Your task:
Using the data below, return the stretch from the line that contains "the whole object." through the line that contains "bpy.context.scene.collection.objects.link(empty)", both included, exactly as it stands and nothing beyond it.

Data segment:
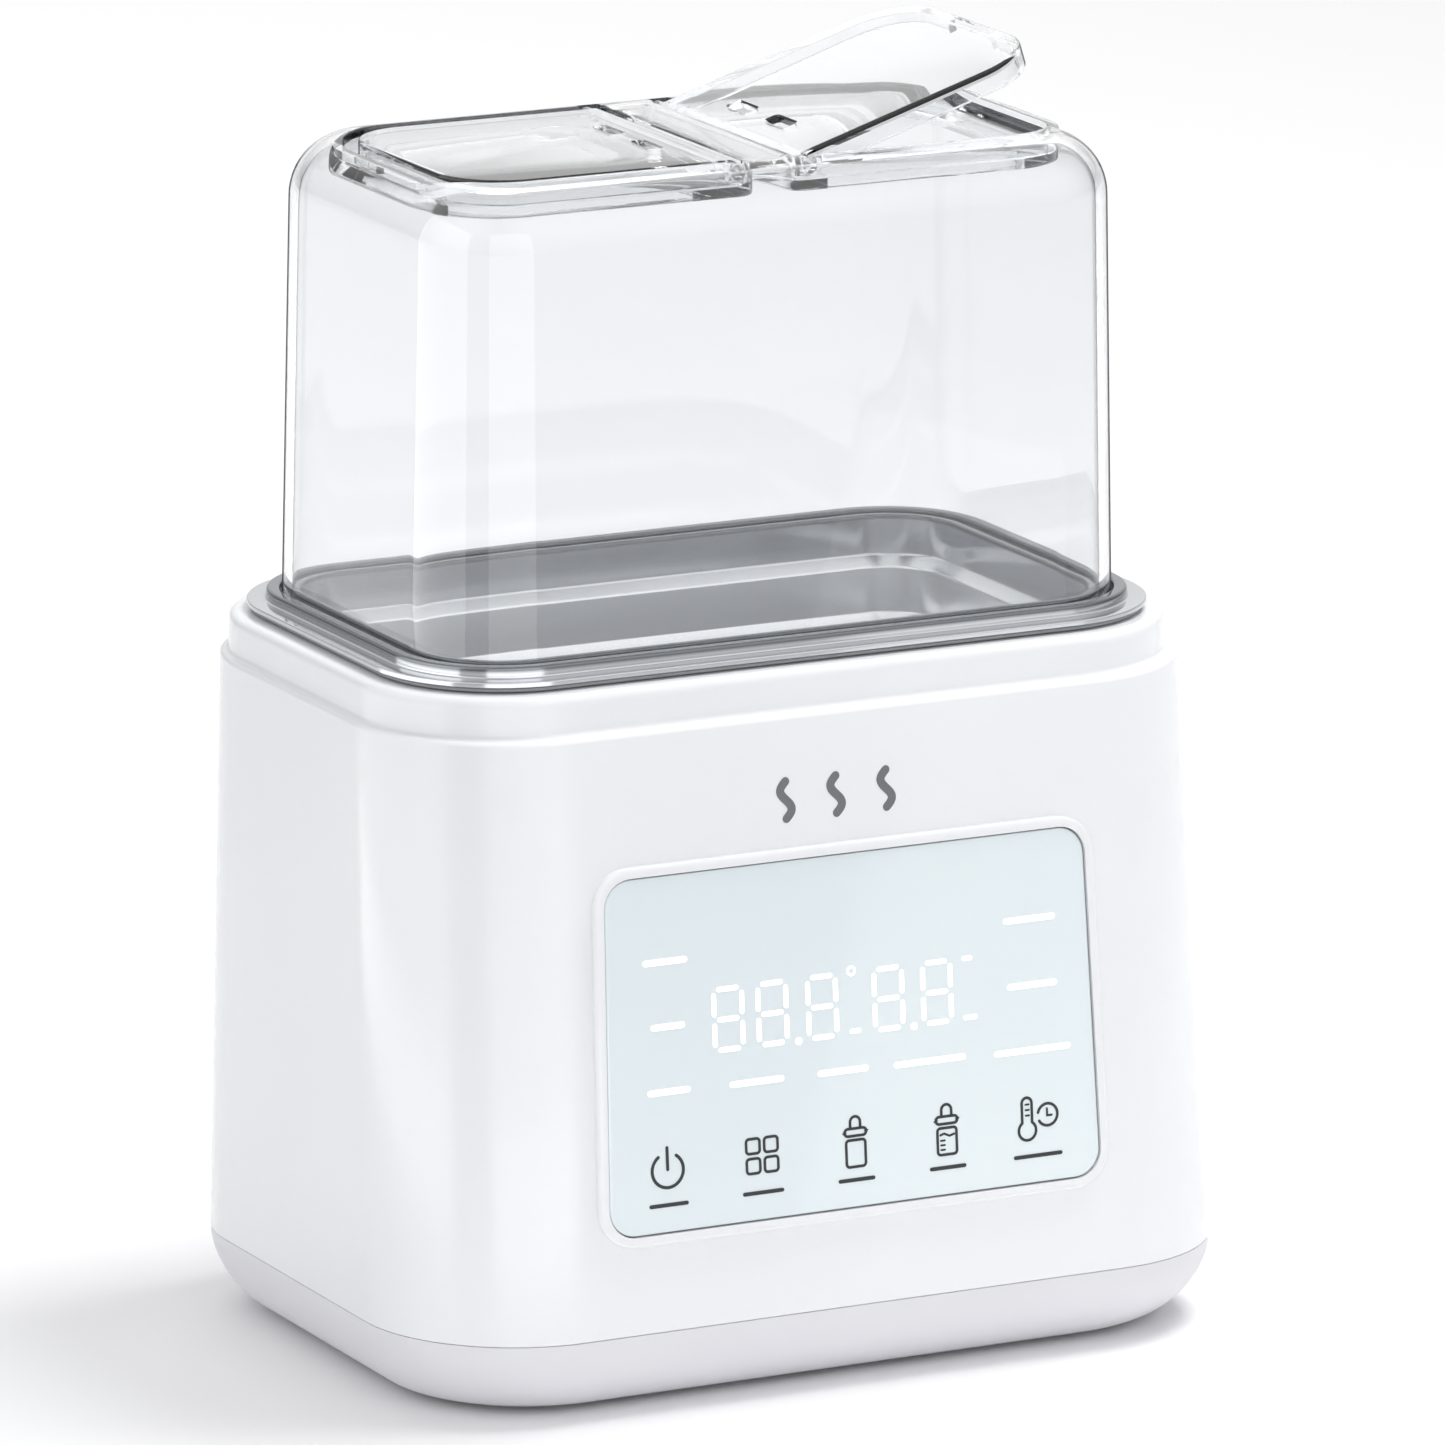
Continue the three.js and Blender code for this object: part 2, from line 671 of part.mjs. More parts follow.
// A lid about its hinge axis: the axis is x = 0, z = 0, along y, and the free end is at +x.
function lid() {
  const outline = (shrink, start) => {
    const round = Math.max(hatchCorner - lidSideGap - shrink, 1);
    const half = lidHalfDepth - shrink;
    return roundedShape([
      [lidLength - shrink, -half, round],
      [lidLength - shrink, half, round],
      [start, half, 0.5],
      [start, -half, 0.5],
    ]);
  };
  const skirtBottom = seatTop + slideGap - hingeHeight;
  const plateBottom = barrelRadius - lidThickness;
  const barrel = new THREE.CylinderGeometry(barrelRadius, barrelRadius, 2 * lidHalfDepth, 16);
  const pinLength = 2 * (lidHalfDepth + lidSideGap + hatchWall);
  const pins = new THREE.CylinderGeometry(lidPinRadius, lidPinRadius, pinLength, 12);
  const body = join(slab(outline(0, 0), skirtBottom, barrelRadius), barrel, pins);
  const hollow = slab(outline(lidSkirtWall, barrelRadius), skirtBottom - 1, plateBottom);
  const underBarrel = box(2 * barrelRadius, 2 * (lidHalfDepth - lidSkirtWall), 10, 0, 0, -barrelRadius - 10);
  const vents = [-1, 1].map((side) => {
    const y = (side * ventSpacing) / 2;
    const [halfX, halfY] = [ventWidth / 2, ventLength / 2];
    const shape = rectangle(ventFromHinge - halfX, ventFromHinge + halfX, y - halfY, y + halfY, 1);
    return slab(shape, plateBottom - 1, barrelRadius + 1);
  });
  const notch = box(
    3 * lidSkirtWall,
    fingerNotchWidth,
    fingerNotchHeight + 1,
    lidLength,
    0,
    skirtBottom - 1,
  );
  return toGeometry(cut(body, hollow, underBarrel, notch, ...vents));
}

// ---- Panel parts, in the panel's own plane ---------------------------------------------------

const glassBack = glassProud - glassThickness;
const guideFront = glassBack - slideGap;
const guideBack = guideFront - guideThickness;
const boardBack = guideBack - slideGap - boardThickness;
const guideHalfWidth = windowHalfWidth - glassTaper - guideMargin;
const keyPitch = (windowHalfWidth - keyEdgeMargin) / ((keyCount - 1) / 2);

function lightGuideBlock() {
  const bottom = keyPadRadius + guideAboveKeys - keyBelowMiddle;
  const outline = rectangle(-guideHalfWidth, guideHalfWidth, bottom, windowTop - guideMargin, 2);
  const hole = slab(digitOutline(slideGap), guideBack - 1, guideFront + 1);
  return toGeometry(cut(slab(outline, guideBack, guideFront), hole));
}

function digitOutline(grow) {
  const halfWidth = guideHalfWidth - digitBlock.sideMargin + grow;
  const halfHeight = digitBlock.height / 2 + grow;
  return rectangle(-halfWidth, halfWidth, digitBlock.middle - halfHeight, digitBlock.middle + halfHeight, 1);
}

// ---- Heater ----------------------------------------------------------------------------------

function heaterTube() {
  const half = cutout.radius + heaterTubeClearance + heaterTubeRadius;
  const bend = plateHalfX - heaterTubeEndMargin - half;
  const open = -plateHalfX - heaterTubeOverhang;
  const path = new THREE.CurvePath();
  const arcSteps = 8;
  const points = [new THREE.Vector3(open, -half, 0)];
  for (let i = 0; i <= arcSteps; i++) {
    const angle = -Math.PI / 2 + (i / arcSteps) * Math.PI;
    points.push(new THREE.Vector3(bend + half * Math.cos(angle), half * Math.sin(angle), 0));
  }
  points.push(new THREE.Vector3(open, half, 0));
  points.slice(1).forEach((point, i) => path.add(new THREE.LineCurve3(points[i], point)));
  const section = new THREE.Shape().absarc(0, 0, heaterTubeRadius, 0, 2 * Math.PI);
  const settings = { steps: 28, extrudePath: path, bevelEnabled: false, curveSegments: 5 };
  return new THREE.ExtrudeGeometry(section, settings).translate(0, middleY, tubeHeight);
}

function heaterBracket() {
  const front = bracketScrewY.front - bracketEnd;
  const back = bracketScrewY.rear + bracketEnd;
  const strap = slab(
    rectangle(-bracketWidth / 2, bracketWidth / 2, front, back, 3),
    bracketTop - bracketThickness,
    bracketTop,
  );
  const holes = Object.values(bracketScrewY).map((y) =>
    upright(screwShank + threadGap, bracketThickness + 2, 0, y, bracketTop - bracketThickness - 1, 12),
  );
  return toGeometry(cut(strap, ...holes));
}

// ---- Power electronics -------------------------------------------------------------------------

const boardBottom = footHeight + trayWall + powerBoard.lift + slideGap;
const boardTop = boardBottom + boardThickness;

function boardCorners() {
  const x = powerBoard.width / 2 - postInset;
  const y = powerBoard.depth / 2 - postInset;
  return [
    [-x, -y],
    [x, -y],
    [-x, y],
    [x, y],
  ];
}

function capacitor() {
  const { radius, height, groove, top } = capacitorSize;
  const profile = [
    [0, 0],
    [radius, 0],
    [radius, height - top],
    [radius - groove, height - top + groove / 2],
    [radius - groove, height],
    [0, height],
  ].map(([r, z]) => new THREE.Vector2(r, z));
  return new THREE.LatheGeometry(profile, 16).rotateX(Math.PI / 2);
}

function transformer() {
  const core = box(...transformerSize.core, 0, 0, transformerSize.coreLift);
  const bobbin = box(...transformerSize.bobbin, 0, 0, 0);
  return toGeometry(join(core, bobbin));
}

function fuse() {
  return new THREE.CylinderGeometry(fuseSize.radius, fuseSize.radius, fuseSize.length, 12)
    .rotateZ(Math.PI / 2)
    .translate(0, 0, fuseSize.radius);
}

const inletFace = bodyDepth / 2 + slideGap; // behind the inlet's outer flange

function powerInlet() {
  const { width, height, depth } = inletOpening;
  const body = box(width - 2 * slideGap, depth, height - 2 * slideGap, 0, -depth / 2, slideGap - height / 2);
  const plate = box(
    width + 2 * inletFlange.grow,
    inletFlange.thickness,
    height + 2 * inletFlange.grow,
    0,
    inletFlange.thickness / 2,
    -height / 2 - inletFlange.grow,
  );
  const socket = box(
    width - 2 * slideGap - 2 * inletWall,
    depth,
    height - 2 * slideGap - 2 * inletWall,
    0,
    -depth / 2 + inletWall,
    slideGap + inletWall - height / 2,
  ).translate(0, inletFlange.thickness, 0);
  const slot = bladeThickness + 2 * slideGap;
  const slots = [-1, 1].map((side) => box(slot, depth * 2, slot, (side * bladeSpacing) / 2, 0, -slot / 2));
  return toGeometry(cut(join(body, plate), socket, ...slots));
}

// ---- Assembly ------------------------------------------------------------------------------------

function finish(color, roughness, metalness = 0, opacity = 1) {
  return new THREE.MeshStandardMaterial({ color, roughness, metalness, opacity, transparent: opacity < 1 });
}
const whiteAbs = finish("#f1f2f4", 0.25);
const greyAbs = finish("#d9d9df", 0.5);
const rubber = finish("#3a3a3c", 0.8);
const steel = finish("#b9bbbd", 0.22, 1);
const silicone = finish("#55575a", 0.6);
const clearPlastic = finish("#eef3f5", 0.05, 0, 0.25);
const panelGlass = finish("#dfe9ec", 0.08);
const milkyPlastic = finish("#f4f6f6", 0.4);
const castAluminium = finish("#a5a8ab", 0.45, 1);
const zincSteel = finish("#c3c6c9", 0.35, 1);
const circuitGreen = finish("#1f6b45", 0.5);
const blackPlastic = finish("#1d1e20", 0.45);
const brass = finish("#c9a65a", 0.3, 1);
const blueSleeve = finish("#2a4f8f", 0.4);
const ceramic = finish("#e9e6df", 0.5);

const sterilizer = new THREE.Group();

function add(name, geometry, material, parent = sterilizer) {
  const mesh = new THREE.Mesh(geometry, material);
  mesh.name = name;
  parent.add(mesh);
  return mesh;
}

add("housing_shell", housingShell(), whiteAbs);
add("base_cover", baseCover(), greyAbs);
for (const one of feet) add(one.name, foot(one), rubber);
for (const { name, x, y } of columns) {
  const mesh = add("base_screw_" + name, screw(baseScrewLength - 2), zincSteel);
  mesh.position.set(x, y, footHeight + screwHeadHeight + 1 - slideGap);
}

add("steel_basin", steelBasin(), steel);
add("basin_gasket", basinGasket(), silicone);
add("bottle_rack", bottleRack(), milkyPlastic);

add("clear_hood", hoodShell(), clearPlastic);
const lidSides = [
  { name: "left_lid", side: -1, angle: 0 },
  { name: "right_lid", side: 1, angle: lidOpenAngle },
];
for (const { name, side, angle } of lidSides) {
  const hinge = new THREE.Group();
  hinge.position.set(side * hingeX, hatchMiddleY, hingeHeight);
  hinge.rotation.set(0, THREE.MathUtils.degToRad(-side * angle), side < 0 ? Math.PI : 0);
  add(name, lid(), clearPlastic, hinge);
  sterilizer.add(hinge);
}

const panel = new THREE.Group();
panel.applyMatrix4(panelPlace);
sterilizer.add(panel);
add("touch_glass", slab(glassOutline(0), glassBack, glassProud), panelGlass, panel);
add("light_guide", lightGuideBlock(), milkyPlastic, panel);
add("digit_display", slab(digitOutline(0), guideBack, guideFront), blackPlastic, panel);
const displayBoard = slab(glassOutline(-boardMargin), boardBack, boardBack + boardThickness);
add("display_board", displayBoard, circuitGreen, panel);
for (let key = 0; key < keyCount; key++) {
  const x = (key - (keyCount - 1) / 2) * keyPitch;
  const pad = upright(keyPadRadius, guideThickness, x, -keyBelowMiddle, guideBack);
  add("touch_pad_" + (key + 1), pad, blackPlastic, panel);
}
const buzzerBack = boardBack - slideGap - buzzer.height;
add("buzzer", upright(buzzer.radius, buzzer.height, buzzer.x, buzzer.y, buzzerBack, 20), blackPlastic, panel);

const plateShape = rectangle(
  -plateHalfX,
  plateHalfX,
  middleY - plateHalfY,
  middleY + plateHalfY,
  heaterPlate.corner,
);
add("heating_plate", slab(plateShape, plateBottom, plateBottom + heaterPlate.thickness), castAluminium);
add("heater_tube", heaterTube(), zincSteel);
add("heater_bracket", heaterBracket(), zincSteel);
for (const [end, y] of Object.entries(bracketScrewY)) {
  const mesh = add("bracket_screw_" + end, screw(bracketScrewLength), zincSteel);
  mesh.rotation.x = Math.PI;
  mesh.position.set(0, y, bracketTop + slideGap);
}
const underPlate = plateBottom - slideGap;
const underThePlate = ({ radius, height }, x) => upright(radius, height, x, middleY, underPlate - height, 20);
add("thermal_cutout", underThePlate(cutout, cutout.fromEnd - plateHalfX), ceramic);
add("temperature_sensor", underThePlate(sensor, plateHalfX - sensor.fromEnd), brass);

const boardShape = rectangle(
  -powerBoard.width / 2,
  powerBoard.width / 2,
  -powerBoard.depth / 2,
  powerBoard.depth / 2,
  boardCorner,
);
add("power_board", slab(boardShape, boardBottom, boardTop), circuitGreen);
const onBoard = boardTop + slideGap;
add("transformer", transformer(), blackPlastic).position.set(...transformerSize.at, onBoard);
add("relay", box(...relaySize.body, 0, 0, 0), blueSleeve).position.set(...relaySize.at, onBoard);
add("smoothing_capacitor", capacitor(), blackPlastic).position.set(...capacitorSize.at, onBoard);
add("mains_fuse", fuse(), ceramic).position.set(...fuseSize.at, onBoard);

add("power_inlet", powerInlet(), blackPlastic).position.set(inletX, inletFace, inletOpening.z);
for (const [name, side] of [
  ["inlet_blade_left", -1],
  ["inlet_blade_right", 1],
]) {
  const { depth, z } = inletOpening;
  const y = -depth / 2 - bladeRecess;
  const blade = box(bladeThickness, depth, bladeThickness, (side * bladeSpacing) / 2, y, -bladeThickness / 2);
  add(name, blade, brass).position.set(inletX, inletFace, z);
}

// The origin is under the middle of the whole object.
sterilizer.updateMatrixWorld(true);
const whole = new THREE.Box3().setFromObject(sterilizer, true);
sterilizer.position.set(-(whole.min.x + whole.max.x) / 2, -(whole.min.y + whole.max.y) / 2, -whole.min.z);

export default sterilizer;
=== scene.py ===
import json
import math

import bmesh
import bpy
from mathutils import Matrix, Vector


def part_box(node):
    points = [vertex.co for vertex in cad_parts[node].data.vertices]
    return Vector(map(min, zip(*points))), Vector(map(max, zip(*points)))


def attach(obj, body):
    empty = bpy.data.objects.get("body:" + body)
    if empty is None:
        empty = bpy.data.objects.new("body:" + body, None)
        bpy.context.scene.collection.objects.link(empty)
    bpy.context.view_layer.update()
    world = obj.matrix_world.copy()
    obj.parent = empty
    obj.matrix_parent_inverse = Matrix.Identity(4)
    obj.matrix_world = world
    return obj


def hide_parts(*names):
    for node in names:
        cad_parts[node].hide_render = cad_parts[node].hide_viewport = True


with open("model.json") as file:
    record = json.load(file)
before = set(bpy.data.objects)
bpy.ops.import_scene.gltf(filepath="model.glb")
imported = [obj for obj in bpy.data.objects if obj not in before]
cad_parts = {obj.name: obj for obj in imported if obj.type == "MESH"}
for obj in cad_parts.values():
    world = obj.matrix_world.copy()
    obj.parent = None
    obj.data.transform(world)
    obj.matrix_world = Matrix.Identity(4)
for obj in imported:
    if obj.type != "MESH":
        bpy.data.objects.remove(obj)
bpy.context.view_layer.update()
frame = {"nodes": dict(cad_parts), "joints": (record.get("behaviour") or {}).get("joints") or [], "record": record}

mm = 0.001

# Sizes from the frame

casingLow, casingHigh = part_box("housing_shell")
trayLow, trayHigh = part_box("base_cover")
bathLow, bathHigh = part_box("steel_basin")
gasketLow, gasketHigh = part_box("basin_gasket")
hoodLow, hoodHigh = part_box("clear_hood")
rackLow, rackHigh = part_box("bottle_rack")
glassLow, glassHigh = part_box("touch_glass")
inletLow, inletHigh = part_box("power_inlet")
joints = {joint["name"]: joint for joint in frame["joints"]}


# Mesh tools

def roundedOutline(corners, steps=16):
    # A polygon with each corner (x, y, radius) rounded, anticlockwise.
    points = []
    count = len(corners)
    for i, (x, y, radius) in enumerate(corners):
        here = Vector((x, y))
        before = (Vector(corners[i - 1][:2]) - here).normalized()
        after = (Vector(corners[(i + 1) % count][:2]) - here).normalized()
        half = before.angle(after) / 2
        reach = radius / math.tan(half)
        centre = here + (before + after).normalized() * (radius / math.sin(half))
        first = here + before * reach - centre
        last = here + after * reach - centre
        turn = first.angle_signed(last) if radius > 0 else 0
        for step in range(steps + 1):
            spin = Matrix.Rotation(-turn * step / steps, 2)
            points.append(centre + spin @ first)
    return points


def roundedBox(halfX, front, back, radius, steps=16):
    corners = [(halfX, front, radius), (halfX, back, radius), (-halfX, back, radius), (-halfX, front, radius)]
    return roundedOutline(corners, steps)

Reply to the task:
// The origin is under the middle of the whole object.
sterilizer.updateMatrixWorld(true);
const whole = new THREE.Box3().setFromObject(sterilizer, true);
sterilizer.position.set(-(whole.min.x + whole.max.x) / 2, -(whole.min.y + whole.max.y) / 2, -whole.min.z);

export default sterilizer;
=== scene.py ===
import json
import math

import bmesh
import bpy
from mathutils import Matrix, Vector


def part_box(node):
    points = [vertex.co for vertex in cad_parts[node].data.vertices]
    return Vector(map(min, zip(*points))), Vector(map(max, zip(*points)))


def attach(obj, body):
    empty = bpy.data.objects.get("body:" + body)
    if empty is None:
        empty = bpy.data.objects.new("body:" + body, None)
        bpy.context.scene.collection.objects.link(empty)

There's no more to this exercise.